This extraordinary map of the Holy Land, crafted in the early 1630s by the Jesuit monk Jacobus Tirinus, offers viewers a captivating journey to the sun-scorched landscapes of the Levant. Oriented to the east, the scope of the map covers a vast area from Tyre and the Syrian border in the north to the Sinai and Egypt in the south. As such, it encompasses almost all the lands mentioned in the Bible.
Exploring the map, one quickly encounters variations of prominent and well-known landmarks. Examples include the oddly conical pyramids near Memphis and the famed city of Tanis, believed to be the resting place of the Ark of the Covenant. Just south of Tanis, we note the city of Ramesse (Pi-Ramesses), which not only was the new capital built by Ramses II but, more importantly, marks the starting point of the Exodus and the Hebrews’ journey through the desert. Tantalizingly, the route of this mythological journey is marked on the map, including the place of the miraculous crossing of the Red Sea, where Pharaoh’s forces were crushed by the waters Moses had parted. Continuing into the Sinai, we trace the footsteps of the Hebrews to Mount Sinai (Sinai Mons), where God revealed the Law to Moses, and he dramatically breaks the tablets upon which the Law was inscribed.
While the configuration of this map can be confusing at first, one must remember that this map is a schematic representation of Biblical geography. It is a vision more than an up-to-date map of the region. However, there are fascinating geographic inclusions that elevate this map above its contemporaries, such as the presence of the ancient Nabatean capital of Petra centuries before its official ‘discovery’ by Swiss adventurer Johan Burckhardt in 1812. Among the elements that make its identification credible is the fact that the map indicates that, just as today, the Tomb of Aron is located on a mountaintop just outside Petra. Moving further north, the map meticulously delineates the territories claimed by the various tribes of Israel, showcasing major cities, camps, roads, and trade routes, not to mention significant parts of the Biblical narrative.
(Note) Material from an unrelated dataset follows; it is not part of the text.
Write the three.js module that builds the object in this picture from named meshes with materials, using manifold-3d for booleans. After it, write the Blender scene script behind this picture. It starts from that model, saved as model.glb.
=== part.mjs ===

Being a product of the Baroque’s wonderful combination of artistic excess and religious fervor, the Mediterranean is artfully decorated with different sailing ships, a highly decorative compass rose, and an elaborate scale bar sporting the mapmaker’s main instrument.
Located in the center of the map, as if floating in the Mediterranean, we find a large oval in which an oblique aerial view of the Holy City of Jerusalem. While maps and bird’s-eye views of Jerusalem were not unheard of at this stage of cartographic history, Tirinus’ outline is remarkably accurate, with many of the town’s landmarks being easily recognizable. The plan, which was based on the works of Spanish biblical geographer Juan Bautista Villalpando, is so rich in detail that a small legend is necessary to identify the many buildings and features represented in this inset.
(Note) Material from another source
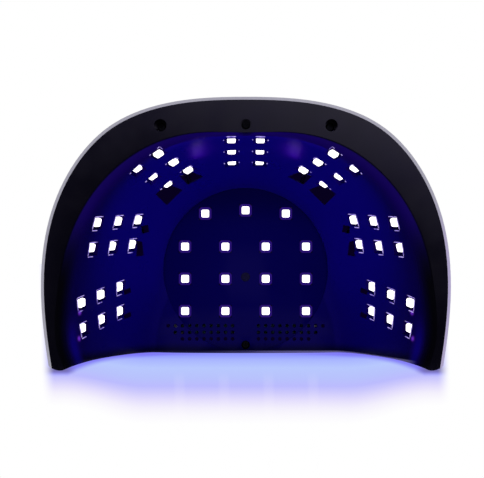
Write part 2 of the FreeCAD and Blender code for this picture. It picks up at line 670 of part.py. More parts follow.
def plug_shape(direction):
    """A plug on its base at the origin; wires leave along the direction."""
    half_l, half_d = PLUG[0] / 2, PLUG[1] / 2
    if direction[0] == 0:
        return box(-half_l, half_l, -half_d, half_d, 0, PLUG[2])
    return box(-half_d, half_d, -half_l, half_l, 0, PLUG[2])


def make_control_plugs():
    return [shifted(plug_shape(d), x, y, CONTROL_TOP) for (x, y), d in control_plugs().values()]


def wire_through(points, leave, arrive, radius):
    """A round wire along a smooth curve, with its end directions given so that its ends sit square."""
    curve = Part.BSplineCurve()
    curve.interpolate(Points=points, InitialTangent=leave, FinalTangent=arrive)
    edge = curve.toShape()
    circle = Part.Wire(Part.makeCircle(radius, points[0], leave))
    return Part.Wire(edge).makePipeShell([circle], True, True)


def board_plug_base(place):
    """Middle of the plug's base on the back of a wall board."""
    back = BOARD_FACE + BOARD
    return place.centre + place.row * (place.half_length - PLUG_INSET) + place.out * back


def make_board_plugs(places):
    plugs = []
    across = plug_shape((1, 0))
    for place in places.values():
        middle = place.half_length - PLUG_INSET
        plugs.append(place.put(shifted(across, middle, 0, BOARD_FACE + BOARD)))
    half_l = PLUG[0] / 2
    top = CEILING_BOARD_Z + BOARD
    plugs.append(box(-half_l, half_l, CEILING_PLUG_Y - PLUG[1], CEILING_PLUG_Y, top, top + 3.0))
    return plugs


def make_light_wires(places):
    wires = []
    ends = control_plugs()
    face = PLUG[1] / 2 + 0.05
    for name, place in places.items():
        (ex, ey), direction = ends[name]
        out = Vector(direction[0], direction[1], 0)
        for side in (-WIRE_SPREAD, WIRE_SPREAD):
            start = board_plug_base(place) + place.out * WIRE_HEIGHT
            start = start + place.row * face + place.column * side
            spread = Vector(out.y, out.x, 0) * side
            end = Vector(ex, ey, CONTROL_TOP + WIRE_HEIGHT) + out * face + spread
            lift = start + place.row * 5 + place.out * 2
            rise = Vector(start.x * 0.86, start.y * 0.86, CEILING_BOARD_Z + BOARD) + out * 4
            arrive = end + out * 4 + UP * 0.5
            wires.append(wire_through([start, lift, rise, arrive, end], place.row, out * -1, WIRE))
    (ex, ey), direction = ends["ceiling"]
    top = CEILING_BOARD_Z + BOARD
    for side in (-WIRE_SPREAD, WIRE_SPREAD):
        start = Vector(side, CEILING_PLUG_Y + 0.05, top + 1.5)
        end = Vector(ex + side, ey + face, CONTROL_TOP + WIRE_HEIGHT)
        up_and_over = [Vector(side, CEILING_PLUG_Y + 4, top + 3), Vector(side, 4, CONTROL_TOP + 2.5)]
        wires.append(wire_through([start] + up_and_over + [end], Vector(0, 1, 0), Vector(0, -1, 0), WIRE))
    return wires


def make_power_leads():
    """Two leads from the socket's contacts, up and over the ceiling to the control board."""
    (ex, ey), direction = control_plugs()["power"]
    rear = SOCKET_FACE - SOCKET_PAD - SOCKET_BODY[1]
    leads = []
    for side in (-1, 1):
        points = [
            Vector(side * CONTACT_X, rear - 1.6, SOCKET_Z + 0.3),
            Vector(side * 2.2 - 2, rear - 3.5, SOCKET_Z + 9),
            Vector(side * 1.4 - 8, rear - 4, SOCKET_Z + 30),
            Vector(side * 1.4 - 10, 30, CONTROL_TOP + 2),
            Vector(ex + side * 1.3, ey + PLUG[1] / 2 + 0.05, CONTROL_TOP + WIRE_HEIGHT),
        ]
        leads.append(wire_through(points, UP, Vector(0, -1, 0), LEAD))
    return leads


def make_socket_body():
    w, d, h = SOCKET_BODY
    front = SOCKET_FACE - SOCKET_PAD
    along = Vector(0, 1, 0)
    body = box(-w / 2, w / 2, front - d, front, SOCKET_Z - h / 2, SOCKET_Z + h / 2)
    nose = Part.makeCylinder(SOCKET_NOSE, SOCKET_PAD, Vector(0, front, SOCKET_Z), along)
    floor = SOCKET_FACE - SOCKET_DEPTH
    bore = Part.makeCylinder(SOCKET_BORE, SOCKET_DEPTH, Vector(0, floor, SOCKET_Z), along)
    root = Part.makeCylinder(1.6, d, Vector(0, front - d - 1, SOCKET_Z), along)
    slits = []
    rear = front - d
    for x in (-CONTACT_X, CONTACT_X):
        slits.append(box(x - 1.02, x + 1.02, rear - 1, rear + 3.02, SOCKET_Z - 0.27, SOCKET_Z + 0.27))
    return body.fuse(nose).cut([bore, root] + slits)


def make_socket_pin():
    front = SOCKET_FACE - SOCKET_PAD
    along = Vector(0, 1, 0)
    floor = SOCKET_FACE - SOCKET_DEPTH
    rear = front - SOCKET_BODY[1]
    root = Part.makeCylinder(1.58, floor - rear, Vector(0, rear, SOCKET_Z), along)
    pin = Part.makeCylinder(PIN_RADIUS, SOCKET_DEPTH - PIN_RECESS, Vector(0, floor, SOCKET_Z), along)
    tip = [e for e in pin.Edges if all(v.Y > SOCKET_FACE - PIN_RECESS - 1e-6 for v in e.Vertexes)]
    pin = pin.makeFillet(0.4, [e for e in tip if e.Curve.TypeId == "Part::GeomCircle"])
    return root.fuse(pin)


def make_socket_contacts():
    rear = SOCKET_FACE - SOCKET_PAD - SOCKET_BODY[1]
    lugs = []
    for x in (-CONTACT_X, CONTACT_X):
        lugs.append(box(x - 1, x + 1, rear - 3, rear + 3, SOCKET_Z - 0.25, SOCKET_Z + 0.25))
    return lugs


def make_sensor_lens():
    lens = rod(0, SENSOR_Y, CEILING + DISC_STEP + 0.5, CEILING_TOP + 0.1, SENSOR_RADIUS - 0.05)
    flange = rod(0, SENSOR_Y, CEILING_TOP + 0.05, CEILING_TOP + 0.55, SENSOR_RADIUS + 0.7)
    return lens.fuse(flange).removeSplitter()


def make_sensor_chip():
    y0, y1 = SENSOR_Y - 1.6, SENSOR_Y + 1.6
    return rounded_plate(-1.6, 1.6, y0, y1, CEILING_BOARD_Z - 0.8, CEILING_BOARD_Z, 0.3)


def save(name, shapes):
    """One STEP file for a part: a single solid, or a group of separate solids."""
    solids = []
    for shape in shapes if isinstance(shapes, list) else [shapes]:
        solids.extend(shape.Solids)
    for solid in solids:
        if not solid.isValid():
            print("invalid solid in", name)
    result = solids[0] if len(solids) == 1 else Part.makeCompound(solids)
    result.exportStep("parts/" + name + ".step")
    print(name, len(solids), "solids", round(sum(s.Volume for s in solids), 1), "mm3")


def main():
    os.makedirs("parts", exist_ok=True)
    places = wall_places()
    outer = cover_volume(0)
    inner = cover_volume(COVER_WALL)
    cavity = cavity_volume(0, 0)
    cavity_outside = cavity_volume(HOUSING_WALL * 1.15, DISC_STEP + HOUSING_WALL)

    save("top_cover", make_top_cover(outer, inner, front_profile(0)))
    save("inner_housing", make_housing(cavity, cavity_outside, places))

    lens = lens_shape(WALL_LENS, WALL_LENS_PROUD)
    package = package_shape()
    for name, place in places.items():
        save(name + "_led_board", make_wall_board(place))
        save(name + "_led_packages", [place.put(shifted(package, x, y)) for x, y in place.lights])
        save(name + "_led_lenses", [place.put(shifted(lens, x, y)) for x, y in place.lights])
    save("ceiling_led_board", make_ceiling_board())
    drop = CEILING_BOARD_Z - BOARD_FACE
    save("ceiling_led_packages", [shifted(package, x, y, drop) for x, y in CEILING_LIGHTS])
    lens = lens_shape(CEILING_LENS)
    save("ceiling_led_lenses", [shifted(lens, x, y, drop) for x, y in CEILING_LIGHTS])

    small = shifted(small_screw(), 0, 0, BOARD_FACE + BOARD)
    screws = [place.put(shifted(small, x, y)) for place in places.values() for x, y in place.bosses]
    screws += [shifted(small, x, y, drop) for x, y in CEILING_SCREWS]
    upside_down = small_screw().rotated(Vector(0, 0, 0), Vector(1, 0, 0), 180)
    screws += [shifted(upside_down, x, y, CONTROL_BOARD_Z) for x, y in CONTROL_POSTS]
    save("board_screws", screws)
    big = housing_screw()
    seats = [(x, y, WELL_FLOOR) for x, y in WELLS]
    seats += [SEAT + (SEAT_FLOOR,), LIP_SCREW + (LIP_FLOOR,)]
    save("housing_screws", [shifted(big, x, y, z) for x, y, z in seats])

    save("hand_sensor_lens", make_sensor_lens())
    save("hand_sensor_chip", make_sensor_chip())

    for number, x in enumerate(BUTTON_X, 1):
        save("timer_button_%d" % number, make_button(x))
        save("switch_plunger_%d" % number, make_plunger(x))
    save("switch_bodies", [make_switch_body(x) for x in BUTTON_X])
    save("display_window", make_display_window())
    save("display_module", make_display_module())
    save("control_board", make_control_board())
    save("capacitors", make_capacitors())
    save("inductor", make_inductor())
    save("power_transistors", make_transistors())
    save("controller_chip", make_controller_chip())
    save("control_board_plugs", make_control_plugs())
    save("light_board_plugs", make_board_plugs(places))
    save("light_wires", make_light_wires(places))
    save("power_leads", make_power_leads())
    save("dc_socket_body", make_socket_body())
    save("dc_socket_pin", make_socket_pin())
    save("dc_socket_contacts", make_socket_contacts())


main()
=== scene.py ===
import json
import math

import bmesh
import bpy
import numpy as np
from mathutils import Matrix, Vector


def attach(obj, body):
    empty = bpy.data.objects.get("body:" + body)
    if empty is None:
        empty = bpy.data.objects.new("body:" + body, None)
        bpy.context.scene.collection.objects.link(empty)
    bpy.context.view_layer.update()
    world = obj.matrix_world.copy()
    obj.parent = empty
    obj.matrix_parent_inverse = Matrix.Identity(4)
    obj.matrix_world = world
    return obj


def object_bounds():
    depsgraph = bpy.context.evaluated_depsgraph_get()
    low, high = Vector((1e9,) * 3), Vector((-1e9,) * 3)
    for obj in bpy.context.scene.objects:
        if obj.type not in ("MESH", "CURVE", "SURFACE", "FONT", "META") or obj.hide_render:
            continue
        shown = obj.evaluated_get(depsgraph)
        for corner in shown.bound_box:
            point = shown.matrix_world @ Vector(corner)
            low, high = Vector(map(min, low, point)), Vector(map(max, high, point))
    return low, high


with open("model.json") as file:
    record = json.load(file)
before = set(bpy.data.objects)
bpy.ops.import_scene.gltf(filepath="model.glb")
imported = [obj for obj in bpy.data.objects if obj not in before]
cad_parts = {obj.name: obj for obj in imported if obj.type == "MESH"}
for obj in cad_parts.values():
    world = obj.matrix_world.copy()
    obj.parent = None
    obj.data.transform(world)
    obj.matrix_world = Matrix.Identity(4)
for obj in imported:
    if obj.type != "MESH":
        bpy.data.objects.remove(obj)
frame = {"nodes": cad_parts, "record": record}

CAD_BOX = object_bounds()
MM = 0.001
NODES = frame["nodes"]
HAND_MIDDLE = (0, -22 * MM, 25 * MM)     # middle of the space for the hand
LAMP_MIDDLE = (0, 0, 20 * MM)


# ---------------------------------------------------------------- node helpers
class Tree:
    """A material's node tree, with short calls for the nodes used here."""

    def __init__(self, tree):
        self.tree = tree
        tree.nodes.clear()

    def add(self, kind, inputs=None, **settings):
        node = self.tree.nodes.new(kind)
        for key, value in settings.items():
            setattr(node, key, value)
        for key, value in (inputs or {}).items():
            self.feed(node.inputs[key], value)
        return node

    def feed(self, socket, value):
        if isinstance(value, bpy.types.NodeSocket):
            self.tree.links.new(value, socket)
        else:
            socket.default_value = value

    def math(self, operation, a, b=0.0):
        return self.add("ShaderNodeMath", {0: a, 1: b}, operation=operation).outputs[0]

    def times(self, first, *others):
        for other in others:
            first = self.math("MULTIPLY", first, other)
        return first

    def minus(self, a, b):
        return self.math("SUBTRACT", a, b)

    def invert(self, value):
        return self.minus(1.0, value)

    def vector_math(self, operation, a, b=(0, 0, 0)):
        return self.add("ShaderNodeVectorMath", {0: a, 1: b}, operation=operation).outputs

    def mix(self, factor, a, b):
        node = self.add("ShaderNodeMix", {"Factor": factor}, data_type="RGBA")
        self.feed(node.inputs[6], a)
        self.feed(node.inputs[7], b)
        return node.outputs[2]

    def remap(self, value, low, high, to_low=0.0, to_high=1.0, smooth=True):
        """A value from low to high becomes to_low to to_high, and stays at these outside that range."""
        kind = "SMOOTHSTEP" if smooth else "LINEAR"
        inputs = {0: value, 1: low, 2: high, 3: to_low, 4: to_high}
        return self.add("ShaderNodeMapRange", inputs, interpolation_type=kind).outputs[0]

    def noise(self, scale, detail=3.0, vector=None):
        node = self.add("ShaderNodeTexNoise", {"Scale": scale, "Detail": detail})
        self.feed(node.inputs["Vector"], vector or self.position())
        return node.outputs["Fac"]

    def position(self):
        return self.add("ShaderNodeNewGeometry").outputs["Position"]

    def axes(self):
        return self.add("ShaderNodeSeparateXYZ", {0: self.position()}).outputs

    def facing_away(self, middle):
        """1 where the surface faces straight away from a point, -1 where it faces it."""
        geometry = self.add("ShaderNodeNewGeometry").outputs
        away = self.vector_math("SUBTRACT", geometry["Position"], middle)[0]
        away = self.vector_math("NORMALIZE", away)[0]
        return self.vector_math("DOT_PRODUCT", geometry["Normal"], away)["Value"]

    def near(self, place, full, none):
        """1 within a distance of a point, fading to 0."""
        away = self.vector_math("DISTANCE", self.position(), place)["Value"]
        return self.remap(away, none, full)

    def pointiness(self, low, high):
        value = self.add("ShaderNodeNewGeometry").outputs["Pointiness"]
        return self.remap(value, low, high)

    def bump(self, height, strength, distance):
        inputs = {"Height": height, "Strength": strength, "Distance": distance}
        return self.add("ShaderNodeBump", inputs).outputs[0]

    def principled(self, inputs):
        return self.add("ShaderNodeBsdfPrincipled", inputs).outputs[0]

    def emission(self, tint, strength):
        return self.add("ShaderNodeEmission", {"Color": tint, "Strength": strength}).outputs[0]

    def mix_shaders(self, factor, a, b):
        return self.add("ShaderNodeMixShader", {0: factor, 1: a, 2: b}).outputs[0]

    def finish(self, shader):
        self.add("ShaderNodeOutputMaterial", {"Surface": shader})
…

In addition to serving a concrete cartographic purpose, the view of Jerusalem also functions as the crowning image in a series of 19 exquisite vignettes that surround the map on three sides. Most of the images are of Biblical objects, with examples including the Arc of the Covenant, Israelite coins, Roman antiquities, a Menorah, angels, and a plan of the Temple. But it is the view of Jerusalem that pulls the composition of vignettes together to form a gorgeous pictorial border for the map.
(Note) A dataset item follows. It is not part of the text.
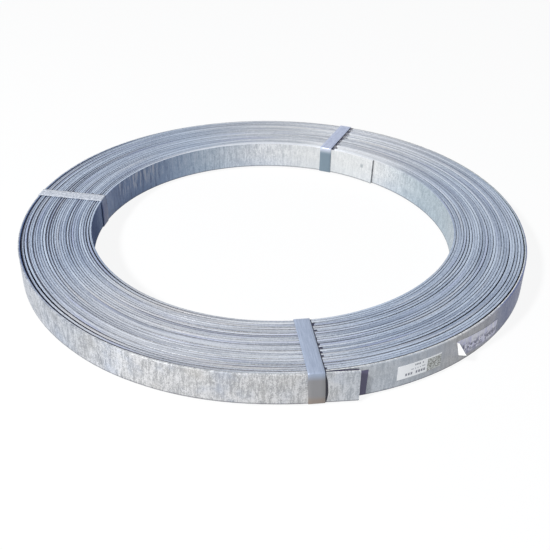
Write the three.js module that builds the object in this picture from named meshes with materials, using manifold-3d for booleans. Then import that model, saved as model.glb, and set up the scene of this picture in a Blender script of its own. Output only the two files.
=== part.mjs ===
// A ring of hot-dip galvanised flat steel strip, lying flat as it is stored.
// The strip is wound outwards, anticlockwise seen from above. Three steel
// straps hold its turns together, each closed by a crimped seal underneath,
// and two stickers are on the outer wall.
//
// Millimetres, +Z up. The origin is at the middle of the underside.

import * as THREE from 'three';
import { mergeVertices } from 'three/addons/utils/BufferGeometryUtils.js';
import Module from 'manifold-3d';

// The strip and how it is wound.
const STRIP_WIDTH = 40;
const STRIP_THICKNESS = 3;
const TURN_PITCH = 3.55;
const FIRST_TURN_RADIUS = 245.3;
const LAST_TURN = 27;
const OFF_CENTRE = 1.6;
const SEAM_DEPTH = 1.3;
const EDGE_WANDER = 0.35;
const EDGE_WANDER_PER_TURN = 0.24;

// Angles round the ring, in degrees from +X.
const FULL_CIRCLE = 360;
const INNER_END_ANGLE = 50;
const BACK_STRAP_ANGLE = 69.3;
const LEFT_STRAP_ANGLE = 170;
const FRONT_STRAP_ANGLE = 277.8;
const STRAP_FACET_ANGLE = 5;
const COARSEST_STEP_ANGLE = 11;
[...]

Despite being a product of the early Baroque, Tirinus’ map remains one of the most attractive representations of the Holy Land ever created, offering a timeless and captivating glimpse into the region’s historical and religious significance.
This map was originally prepared for Jacobus Tirinus’ renowned study Commentarius Vestus et Novum Testamentum Tomis Tribus Comprehensus (Commentary on the New and Old Testament), but ended up in his Holy Land chorography (descriptive geography), which was published around 1632. The map was most likely engraved by Cornelius Galle and printed in Antwerp by Martinus Nutius. Quickly attaining popularity, the work was printed multiple times from several places over the following 20 years, making exact identification difficult.
Examples of the map are held in a number of institutional collections, including Yale University, the Osher MapLibrary, and the University of Michigan (OCLC no. 68145537). Examples of the commentary in which the map was published are held by the Biblioteca Nacional de España, the Bodleian Library at Oxford University, and the University of St Louis (OCLC no. 43131281).